Peter Rollings, chief executive with Marsh & Parsons "It would be bankers, stockbrokers. It would be accountants or lawyers. It's a fact, if a house costs a million pounds you've got to be pretty well paid or independently wealthy to afford it."

These price tags have put Clapham beyond the dreams of the ordinary man from the Clapham Omnibus. In the 70s the average house prices where three-times earnings, now it's over five times. In London it's a lot worse than that.

Pricing people out of their traditional neighbourhoods has made many working families feel increasingly marginalised.

Alwyn W Turner
Alwyn Turner

Alwyn Turner, historian & author "The discrepancy between house prices and wages is so great now compared to where it was in the 70s when things were affordable and achievable and we are now coming to a point where that isn't the case and aspiration, therefore, starts to fall back. And when aspiration disappears, hope disappears"

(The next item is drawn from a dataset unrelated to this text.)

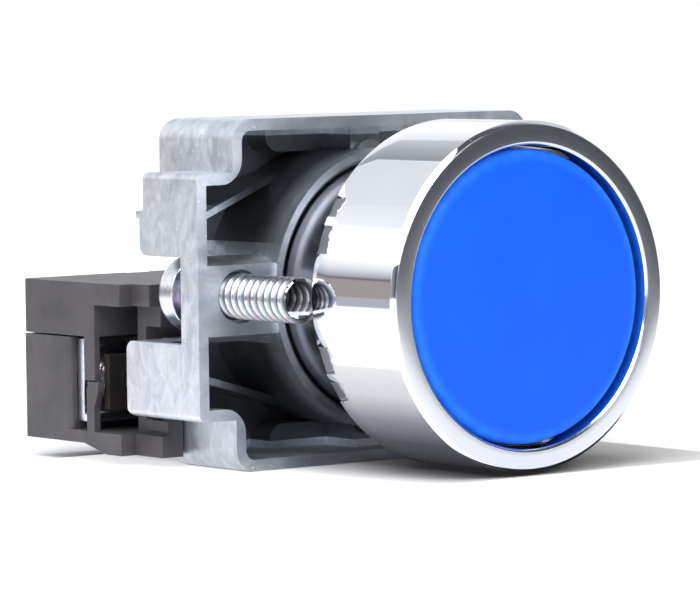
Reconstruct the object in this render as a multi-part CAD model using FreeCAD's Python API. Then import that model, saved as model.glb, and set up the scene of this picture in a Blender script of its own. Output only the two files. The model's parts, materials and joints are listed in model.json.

For ordinary working professionals, getting the keys to an ordinary family-sized home can now involve moving many miles and hours from your place of work.

It's a move that the Pilditch family felt forced to make, leaving their Clapham flat behind for a house 60 miles away in rural Berkshire. Now, Justin a website designer and Rosanne who works as a personnel manager, each spend three hours a day commuting to and from work in London.

The notion of the squeezed middle is more than just middle-class moaning, average real earnings fell by over 3% in 2011 and that's the largest one-year fall for 30 years. Little wonder the government's just reversed its plans to raise the duty on fuel.